→ Task details: Exactly the lines from the start of the data through the line containing "and their heights" should be output, with both ends kept and nothing added.
** Begin **
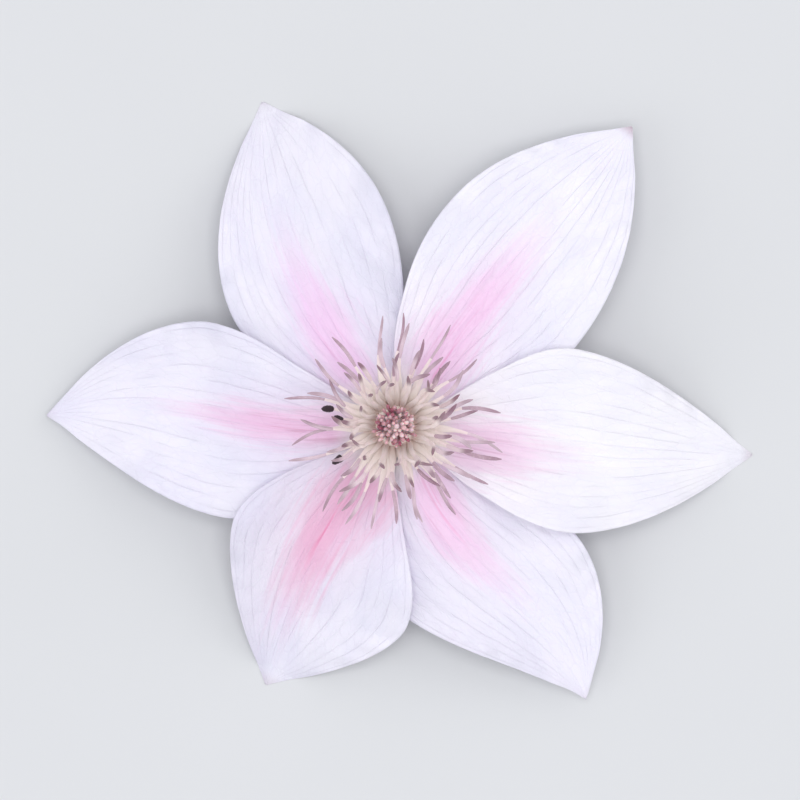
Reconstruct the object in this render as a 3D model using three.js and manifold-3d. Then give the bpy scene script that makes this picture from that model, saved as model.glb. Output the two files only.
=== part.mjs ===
// A picked bloom of a large-flowered climbing clematis, lying face up on a surface: a bent stalk that swells
// into the receptacle, six broad pointed sepals, a spreading brush of stamens and a central tuft of styles.
// Units are millimetres. The flower's axis points up, along +Z, and the surface it lies on is z = 0. The
// origin is on that surface, under the middle of the flower's box.
import * as THREE from "three";
import { mergeVertices } from "three/addons/utils/BufferGeometryUtils.js";
import Module from "manifold-3d";

const wasm = await Module();
wasm.setup();

// ---- Driving dimensions -------------------------------------------------------------------------------

const AXIS_HEIGHT = 14; // height of the sepals' roots above the surface
const CLEARANCE = 0.3; // gap between pieces that grow side by side

// Heights here and below are measured from the sepals' roots, and radii from the flower's axis.
const RECEPTACLE = { radius: 4.2, top: 0.6, edge: 0.5, skirt: -1.4, neck: -5, neckRadius: 1.5, sides: 20 };

const STALK_RADIUS = 1.15;
const STALK_SIDES = 10;
const STALK_STEPS = 22;
const STALK_DIRECTION = -57; // degrees: the stalk lies under the lower right sepal
const CUT_SLANT = 0.8;
const STALK_LIE = STALK_RADIUS - AXIS_HEIGHT; // centre height of the stretch that lies on the surface
// The stalk's centre line, as [out along its direction, sideways, height], from the receptacle to the cut.
const STALK_ROUTE = [
  [0, 0, -4], [0.4, 0, -7], [2.9, 0.1, -10.7], [7.4, 0.4, STALK_LIE + 0.75], [13, 0.9, STALK_LIE],
  [22, 1.4, STALK_LIE], [34, 0.6, STALK_LIE], [47, -2.2, STALK_LIE],
];

const SEPAL_THICKNESS = 0.66;
const SEPAL_ROOT_HALF_WIDTH = 1.9;
const SEPAL_TIP_HALF_WIDTH = 0.35;
const SEPAL_STEPS = 18; // rows of the blade from root to tip
const RIB_OFFSET = 0.13; // place of the two side ribs, as a share of the half width
const RIB_RELIEF = 0.3;
const SEPAL_COLUMNS = [1, 0.78, 0.5, 0.24, RIB_OFFSET, RIB_OFFSET / 2]; // places across, as shares too
const WAVE = { count: 2.6, nearRoot: 0.25, nearTip: 1.1 }; // waves of the margin, and their heights

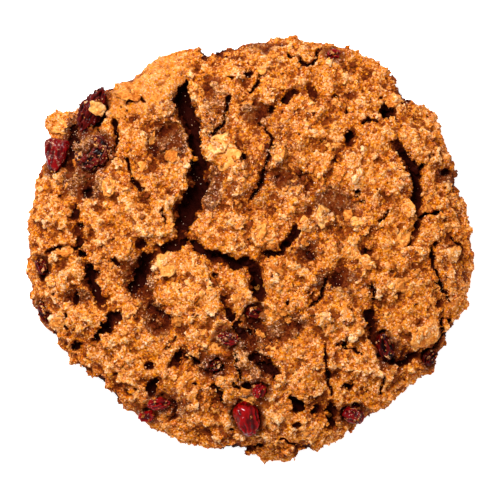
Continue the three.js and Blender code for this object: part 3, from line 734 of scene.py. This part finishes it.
def crustFinish():
    look = Finish("bakedDough")
    colour = doughColour(look)
    distance, random = look.granules(doughLook["granules"])[:2]
    grain = look.bump(look.noise(1.1, 3, 0.65), 0.35, 0.8)
    grain = look.bump(look.sum((distance, -1.0, 0.0), (random, 0.5, 0.0)), 0.22, 0.7, grain)
    grain = look.bump(look.noise(0.25, 3, 0.8), 0.2, 1.0, grain)
    return look.finish({"Base Color": colour, "Roughness": 0.7, "Specular IOR Level": 0.05, "Normal": grain})


# rolled oats: the large ones as they show, and the small ones and bits by rule

oats = {
    "large": [  # (x, y, length, turn, how pale)
        (-5.7, 20.9, 4.8, 20, 0.8), (-4.5, 17.7, 5.6, -15, 0.55), (-16.5, -2.9, 4.6, 30, 0.6),
        (14.3, 6.7, 4.8, -10, 0.65), (21.5, 5.7, 3.8, 20, 0.6), (10.9, 4.9, 3.4, -30, 0.55),
        (5.5, 19.5, 4.2, 60, 0.4), (-38.1, 24.5, 3.8, 80, 0.55), (-22.1, 15.9, 4.0, 0, 0.35),
        (-27.7, 12.5, 3.6, 40, 0.3), (2.5, 36.1, 3.2, 0, 0.4), (34.9, -16.6, 7.0, 10, 0.25),
        (20.9, -16.1, 3.8, 10, 0.25), (40.4, -0.7, 3.4, 0, 0.4), (41.3, -10.5, 3.0, 60, 0.25),
        (36.3, -10.5, 3.2, 50, 0.3), (-37.9, -14.3, 3.0, 80, 0.3), (-2.3, -10.1, 3.4, 45, 0.25),
        (-24.3, 31.3, 6.0, -38, 0.1), (22.7, -2.3, 3.2, 0, 0.3), (31.1, 8.7, 3.2, 80, 0.45),
        (28.5, 29.7, 3.4, 30, 0.2),
    ],
    "onBerries": [(-30.3, 27.9, 3.4, 62, 0.8), (-30.4, 20.9, 2.6, 80, 0.35)],
    "small": {"count": 16, "least": 2.8, "most": 4.2, "spacing": 6.5, "reach": 38, "seed": 11},
    "bits": {"count": 170, "least": 1.2, "most": 2.6, "reach": 41, "seed": 23},
    "width": 0.74, "thickness": 0.3, "tilt": 22, "palest": 0.35, "granules": 0.5,
    "shapes": 8, "seed": 5, "liftOnCrust": -0.02, "liftOnBerries": 0.18,
}


def smallOats():  # the same rule as the solid's
    rule = oats["small"]
    draw = drawFrom(rule["seed"])
    placed = [oat[:2] for oat in oats["large"]]
    made = []
    while len(made) < rule["count"]:
        bearing = (draw() * 2 - 1) * math.pi
        radius = rule["reach"] * math.sqrt(draw())
        x, y = radius * math.cos(bearing), radius * math.sin(bearing)
        length = rule["least"] + (rule["most"] - rule["least"]) * draw()
        turn = 360 * draw()
        if all(math.hypot(px - x, py - y) >= rule["spacing"] for px, py in placed):
            placed.append((x, y))
            made.append((x, y, length, turn, oats["palest"] * draw()))
    return made


def oatBits():
    rule = oats["bits"]
    draw = drawFrom(rule["seed"])
    made = []
    for _ in range(rule["count"]):
        bearing, radius = 2 * math.pi * draw(), rule["reach"] * math.sqrt(draw())
        length = rule["least"] + (rule["most"] - rule["least"]) * draw() ** 2
        made.append((radius * math.cos(bearing), radius * math.sin(bearing), length, 360 * draw(),
                     oats["palest"] * draw()))
    return made


def oatShapes(count):
    shapes = []
    for seed in range(count):
        deselectAll()
        bpy.ops.mesh.primitive_ico_sphere_add(subdivisions=3, radius=1)
        flake = bpy.context.object
        bpy.ops.object.mode_set(mode="EDIT")
        bpy.ops.mesh.select_all(action="SELECT")
        bpy.ops.transform.resize(value=(1.0, oats["width"], oats["thickness"]))
        bpy.ops.object.mode_set(mode="OBJECT")
        applyModifier(flake, "DISPLACE", strength=1.15, mid_level=0.5, texture_coords="LOCAL",
                      direction="RGB_TO_XYZ",
                      texture=pattern("CLOUDS", noise_scale=0.5 + 0.07 * seed, noise_depth=2,
                                      cloud_type="COLOR"))
        coords = coordsOf(flake)
        crease = np.exp(-(coords[:, 1] / 0.14) ** 2) * (np.abs(coords[:, 0]) < 0.8)
        coords[:, 2] = (0.6 * coords[:, 2] + 0.2 * coords[:, 1] ** 2 - 0.12 * coords[:, 0] ** 2
                        - 0.07 * crease * np.sign(coords[:, 2]))
        shapes.append((coords, trianglesOf(flake)))
        bpy.data.objects.remove(flake)
    return shapes


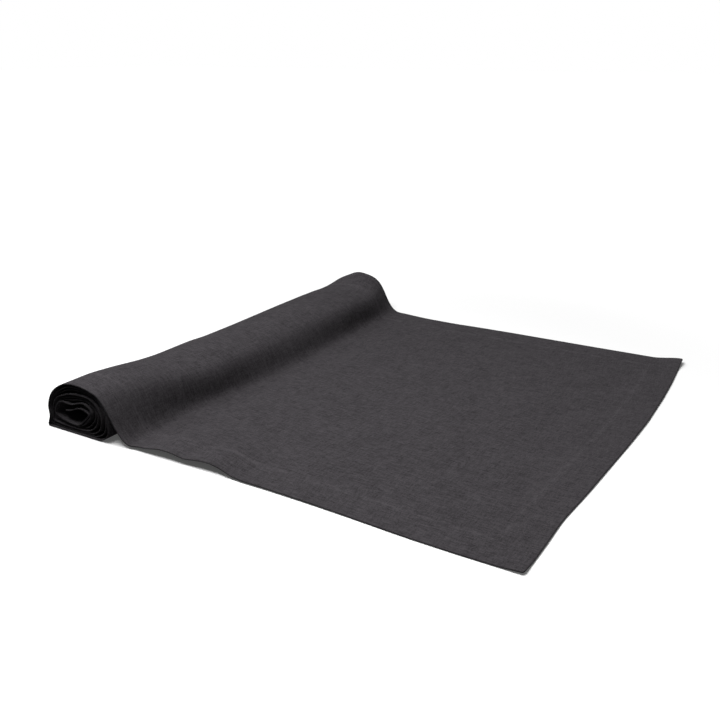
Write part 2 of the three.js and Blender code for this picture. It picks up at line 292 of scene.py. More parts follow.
** End **
→ Task solution:
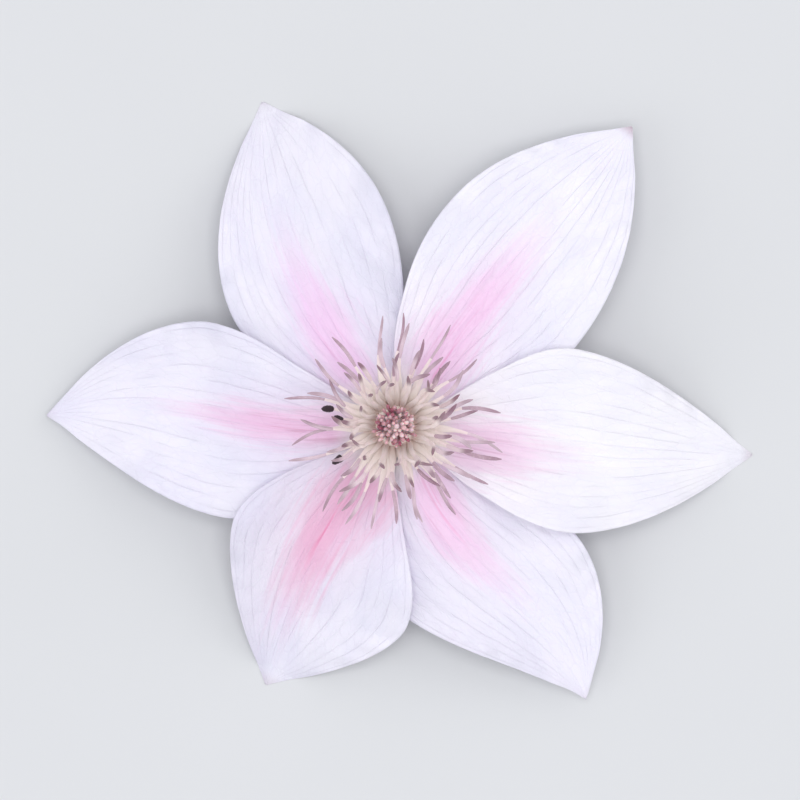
Reconstruct the object in this render as a 3D model using three.js and manifold-3d. Then give the bpy scene script that makes this picture from that model, saved as model.glb. Output the two files only.
=== part.mjs ===
// A picked bloom of a large-flowered climbing clematis, lying face up on a surface: a bent stalk that swells
// into the receptacle, six broad pointed sepals, a spreading brush of stamens and a central tuft of styles.
// Units are millimetres. The flower's axis points up, along +Z, and the surface it lies on is z = 0. The
// origin is on that surface, under the middle of the flower's box.
import * as THREE from "three";
import { mergeVertices } from "three/addons/utils/BufferGeometryUtils.js";
import Module from "manifold-3d";

const wasm = await Module();
wasm.setup();

// ---- Driving dimensions -------------------------------------------------------------------------------

const AXIS_HEIGHT = 14; // height of the sepals' roots above the surface
const CLEARANCE = 0.3; // gap between pieces that grow side by side

// Heights here and below are measured from the sepals' roots, and radii from the flower's axis.
const RECEPTACLE = { radius: 4.2, top: 0.6, edge: 0.5, skirt: -1.4, neck: -5, neckRadius: 1.5, sides: 20 };

const STALK_RADIUS = 1.15;
const STALK_SIDES = 10;
const STALK_STEPS = 22;
const STALK_DIRECTION = -57; // degrees: the stalk lies under the lower right sepal
const CUT_SLANT = 0.8;
const STALK_LIE = STALK_RADIUS - AXIS_HEIGHT; // centre height of the stretch that lies on the surface
// The stalk's centre line, as [out along its direction, sideways, height], from the receptacle to the cut.
const STALK_ROUTE = [
  [0, 0, -4], [0.4, 0, -7], [2.9, 0.1, -10.7], [7.4, 0.4, STALK_LIE + 0.75], [13, 0.9, STALK_LIE],
  [22, 1.4, STALK_LIE], [34, 0.6, STALK_LIE], [47, -2.2, STALK_LIE],
];

const SEPAL_THICKNESS = 0.66;
const SEPAL_ROOT_HALF_WIDTH = 1.9;
const SEPAL_TIP_HALF_WIDTH = 0.35;
const SEPAL_STEPS = 18; // rows of the blade from root to tip
const RIB_OFFSET = 0.13; // place of the two side ribs, as a share of the half width
const RIB_RELIEF = 0.3;
const SEPAL_COLUMNS = [1, 0.78, 0.5, 0.24, RIB_OFFSET, RIB_OFFSET / 2]; // places across, as shares too
const WAVE = { count: 2.6, nearRoot: 0.25, nearTip: 1.1 }; // waves of the margin, and their heights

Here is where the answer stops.